The FFmpeg command shown here extracts the default audio track selected by FFmpeg, which is typically the first audio stream. If your TS file contains multiple audio tracks — for example, a main language and an alternative language track — you can target a specific one by adding '-map 0:a:1' (for the second audio track) to the command before the output filename. TS files from broadcast sources commonly carry multiple audio streams, so this may be relevant for multi-language recordings.
On Linux or macOS, you can use a shell loop: 'for f in *.ts; do ffmpeg -i "$f" -vn -c:a adpcm_ima_oki "${f%.ts}.dss"; done'. On Windows Command Prompt, use: 'for %f in (*.ts) do ffmpeg -i "%f" -vn -c:a adpcm_ima_oki "%~nf.dss"'. This processes every TS file in the current directory and produces a corresponding DSS file with the same base name. Since DSS files are very small due to the low-bitrate codec, batch processing many recordings is practical even on modest hardware.

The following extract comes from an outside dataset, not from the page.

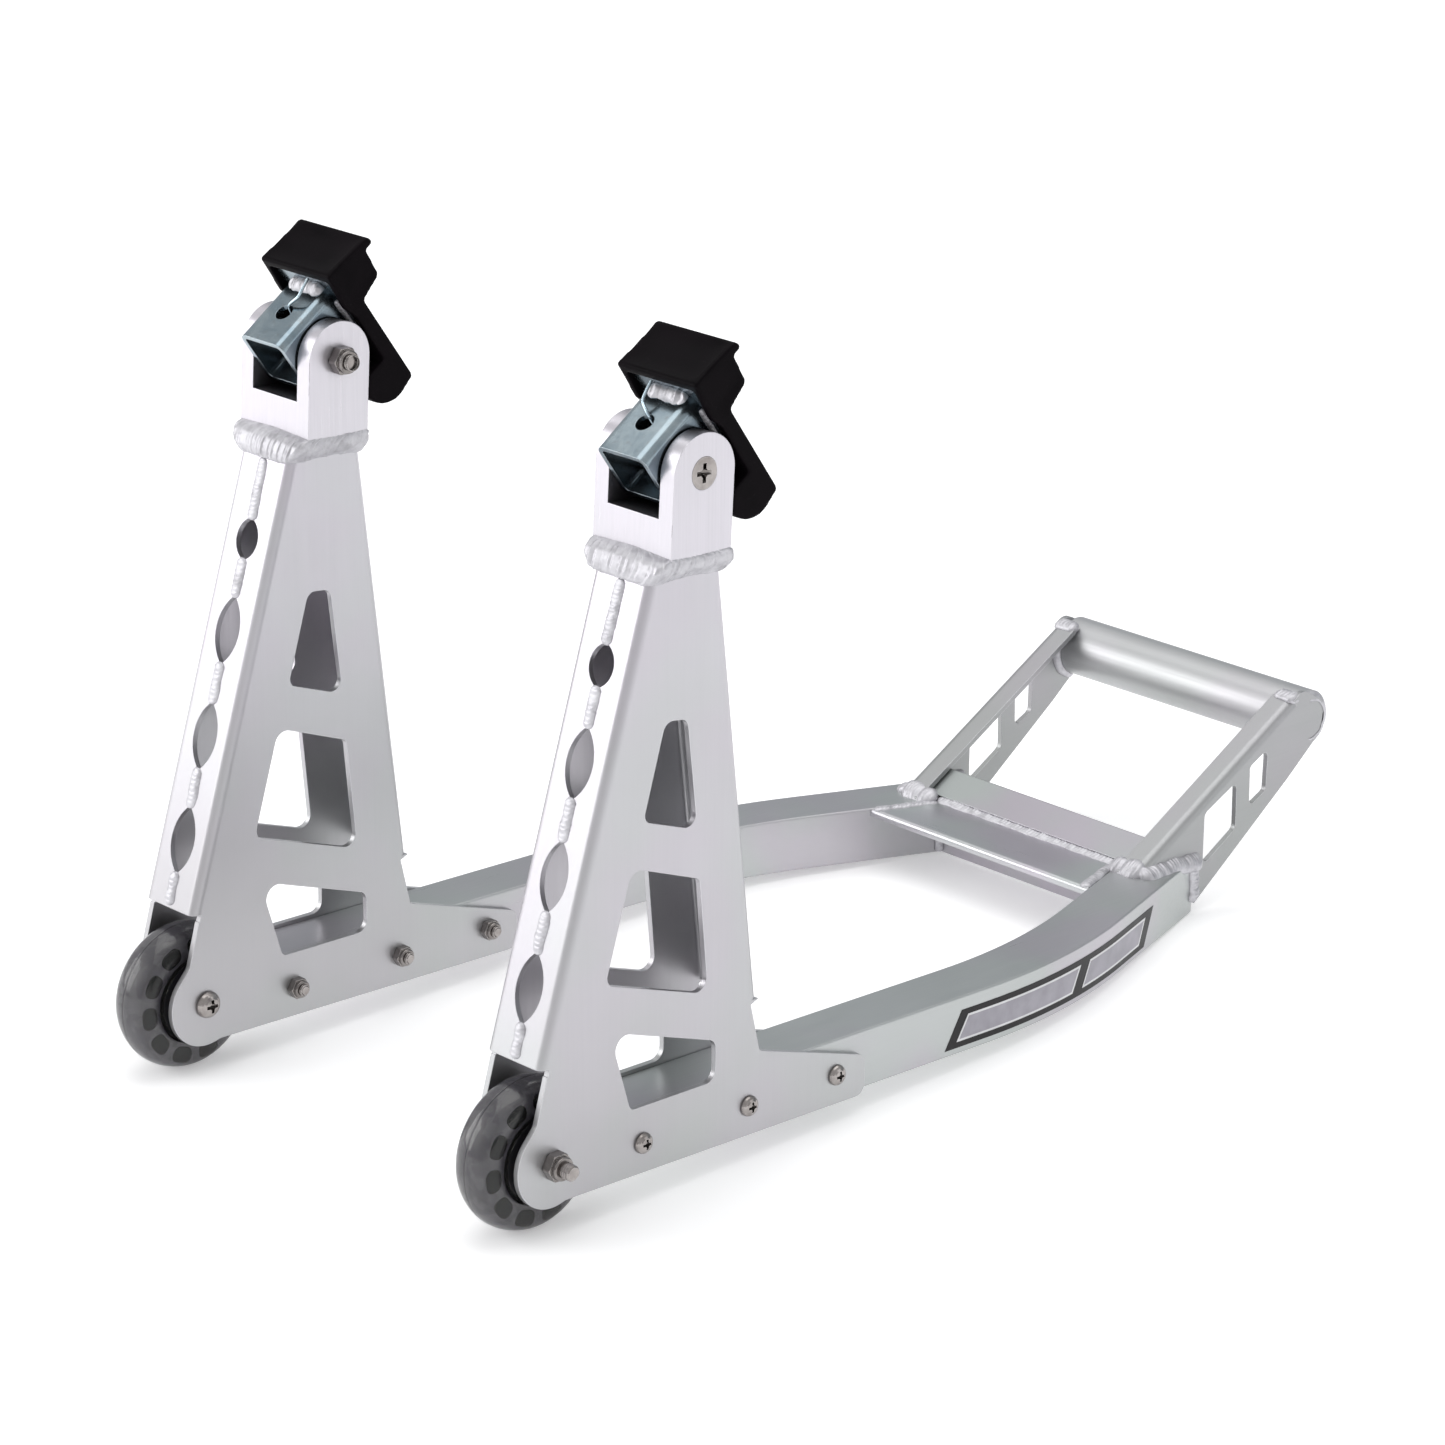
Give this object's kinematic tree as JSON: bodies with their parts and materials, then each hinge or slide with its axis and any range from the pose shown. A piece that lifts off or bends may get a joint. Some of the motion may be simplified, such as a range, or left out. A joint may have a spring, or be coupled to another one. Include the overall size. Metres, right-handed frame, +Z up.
{
  "type": "paddock stand",
  "caption": "Aluminium front paddock stand: tall tapered sheet uprights on small wheels, swivelling rubber-topped pads, curved box rails and a low lifting handle at the back.",
  "frame": {"origin": "on the floor, midway between the uprights and midway between the front of the wheels and the back of the handle", "axes": "+X across the stand to its right-hand upright, seen from the wheels; +Y from the wheels to the handle; +Z up"},
  "size_m": [0.325, 0.6726, 0.4136],
  "materials": {
    "anodised_aluminium": "satin silver anodising over fine brushing",
    "weld_bead": "pale matte rippled weld",
    "zinc_steel": "bright bluish zinc plating",
    "fastener_steel": "bright stainless steel",
    "black_rubber": "satin moulded rubber",
    "smoke_polyurethane": "clear smoke-grey polyurethane",
    "black_plastic": "moulded black plastic"
  },
  "bodies": {
    "frame": {"right_rail": "anodised_aluminium", "right_handle_arm": "anodised_aluminium", "right_outer_upright": "anodised_aluminium", "right_inner_upright": "anodised_aluminium", "right_clevis": "anodised_aluminium", "right_clevis_weld": "weld_bead", "right_seam_weld": "weld_bead", "right_arm_welds": "weld_bead", "left_rail": "anodised_aluminium", "left_handle_arm": "anodised_aluminium", "left_outer_upright": "anodised_aluminium", "left_inner_upright": "anodised_aluminium", "left_clevis": "anodised_aluminium", "left_clevis_weld": "weld_bead", "left_seam_weld": "weld_bead", "left_arm_welds": "weld_bead", "crossbar_angle": "anodised_aluminium", "rear_strip": "anodised_aluminium", "handle_tube": "anodised_aluminium", "crossbar_welds": "weld_bead", "rail_bolts": "fastener_steel", "rail_nuts": "fastener_steel", "axle_bolts": "fastener_steel", "axle_nuts": "fastener_steel", "axle_spacers": "fastener_steel", "pivot_bolts": "fastener_steel", "pivot_nuts": "fastener_steel", "pivot_sleeves": "fastener_steel"},
    "right_wheel": {"right_tyre": "smoke_polyurethane", "right_hub": "black_plastic", "right_bearings": "fastener_steel"},
    "right_pad": {"right_pad_boot": "black_rubber", "right_pad_bracket": "zinc_steel", "right_holder_tube": "zinc_steel", "right_holder_weld": "zinc_steel", "right_retaining_wire": "fastener_steel"},
    "left_wheel": {"left_tyre": "smoke_polyurethane", "left_hub": "black_plastic", "left_bearings": "fastener_steel"},
    "left_pad": {"left_pad_boot": "black_rubber", "left_pad_bracket": "zinc_steel", "left_holder_tube": "zinc_steel", "left_holder_weld": "zinc_steel", "left_retaining_wire": "fastener_steel"}
  },
  "joints": [
    {"name": "right_wheel_spin", "type": "hinge", "parent": "frame", "child": "right_wheel", "pos_m": [0.1285, -0.29835, 0.038], "axis": [1, 0, 0], "continuous": true},
    {"name": "right_pad_pivot", "type": "hinge", "parent": "frame", "child": "right_pad", "pos_m": [0.1285, -0.20992, 0.3562], "axis": [1, 0, 0], "range_deg": [0, 55]},
    {"name": "left_wheel_spin", "type": "hinge", "parent": "frame", "child": "left_wheel", "pos_m": [-0.1285, -0.29835, 0.038], "axis": [1, 0, 0], "continuous": true},
    {"name": "left_pad_pivot", "type": "hinge", "parent": "frame", "child": "left_pad", "pos_m": [-0.1285, -0.20992, 0.3562], "axis": [1, 0, 0], "range_deg": [0, 55]}
  ]
}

The DSS format and its ADPCM IMA OKI codec have very constrained parameters — they operate at a fixed low sample rate (typically 8000 Hz) suited for telephony-grade speech, and there are no standard bitrate adjustment options exposed through FFmpeg for this codec. Unlike converting to MP3 or AAC where you can choose 128k or 320k, DSS output quality is essentially fixed by the codec specification. This is by design, as DSS was built for consistent playback on dedicated dictation hardware rather than variable-quality audio applications.

Technical Notes

The DSS (Digital Speech Standard) format is a proprietary container developed jointly by Olympus, Philips, and Grundig and is almost exclusively encountered in professional dictation workflows. Its only supported codec in FFmpeg is adpcm_ima_oki, a variant of Adaptive Differential Pulse-Code Modulation developed by OKI Semiconductor, operating at a fixed 8000 Hz sample rate — the same bandwidth as a telephone call. Because TS files from broadcast or streaming sources typically carry audio at 48000 Hz (AAC or AC3), the conversion involves a substantial downsample in addition to the lossy ADPCM encoding, which is why the quality loss is more severe than typical audio format conversions. The '-vn' flag is essential here: TS files always carry video streams, and without explicitly suppressing video, FFmpeg would attempt to encode video into the DSS container, which it cannot support, causing the command to fail. The DSS format does not support multiple audio tracks, subtitles, or chapters, all of which may be present in the source TS file and will be silently dropped. FFmpeg's support for writing DSS files is limited and may behave differently across FFmpeg versions; the adpcm_ima_oki encoder is considered a niche codec path, so testing output compatibility with your target dictation software or device is recommended.